Hearty Jambalaya

Quick look

  • prep 25 min    cook 10 min
  • serves 8


  • 1 pound fully cooked turkey sausage, cut into 1/2-inch slices
  • 1 pound boneless skinless chicken breasts, cubed
  • 1 large onion, chopped
  • 1/2 cup chopped celery
  • 1/2 cup chopped green pepper
  • 4 garlic cloves, minced
  • 2 tablespoons reduced-fat butter
  • 1 can (14-1/2 ounces) diced tomatoes, undrained
  • 1 can (6 ounces) tomato paste
  • 1/2 teaspoon hot pepper sauce
  • 1/4 to 1/2 teaspoon cayenne pepper
  • 1/8 teaspoon garlic powder
  • 1/8 teaspoon white pepper
  • 1/8 teaspoon pepper
  • 1/2 pound uncooked medium shrimp, peeled and deveined
  • Hot cooked rice, optional

    How to make it  35 minutes

  • 1

    In a Dutch oven or large saucepan, sauté the sausage, chicken, onion, celery, green pepper and garlic in butter until chicken is browned.

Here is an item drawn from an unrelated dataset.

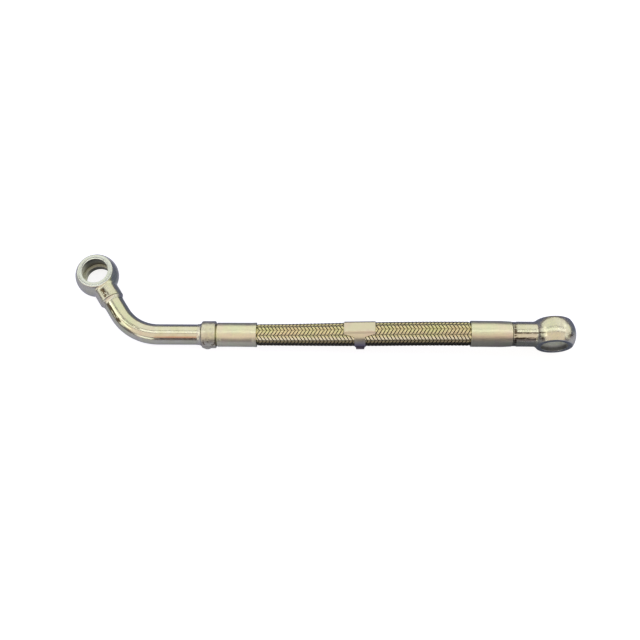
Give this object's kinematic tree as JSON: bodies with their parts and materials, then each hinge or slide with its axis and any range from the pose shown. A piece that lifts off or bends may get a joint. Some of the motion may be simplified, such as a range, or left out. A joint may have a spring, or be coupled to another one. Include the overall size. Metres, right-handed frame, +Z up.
{
  "type": "turbo coolant line",
  "caption": "Coolant line for a turbocharger: a bent steel tube and a wire-braided hose joined by crimp ferrules, with a banjo eye at each end.",
  "frame": {"origin": "bottom centre of the line's box as it lies on a bench", "axes": "+X along the straight run from the bent tube to the right eye, +Y towards the side that the tube bends to, +Z up"},
  "size_m": [0.2716, 0.0542, 0.0236],
  "materials": {
    "zinc_steel": "yellow-passivated zinc plating, satin",
    "collar_zinc": "yellow-passivated zinc over a rough forged skin",
    "braze_metal": "plated braze fillet",
    "braid_wire": "yellow-passivated wire braid",
    "liner_rubber": "plain hose rubber",
    "band_sheet": "plated sheet, satin, left bare"
  },
  "bodies": {
    "root": {"left_eye": "zinc_steel", "bent_tube": "zinc_steel", "neck_braze": "braze_metal", "collar_braze": "braze_metal", "stop_collar": "collar_zinc", "hose_tail": "zinc_steel", "left_ferrule": "zinc_steel", "hose_liner": "liner_rubber", "wire_braid": "braid_wire", "id_band": "band_sheet", "right_ferrule": "zinc_steel", "right_eye": "zinc_steel"}
  },
  "joints": []
}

Stir in the tomatoes, tomato paste and seasonings. Bring to a boil. Reduce heat; cover and simmer for 6-8 minutes or until chicken is no longer pink.

  • 2

    Stir in shrimp; cover and simmer for 4 minutes or until shrimp turn pink. Serve over rice if desired; or cool, cover and freeze for up to 2 months.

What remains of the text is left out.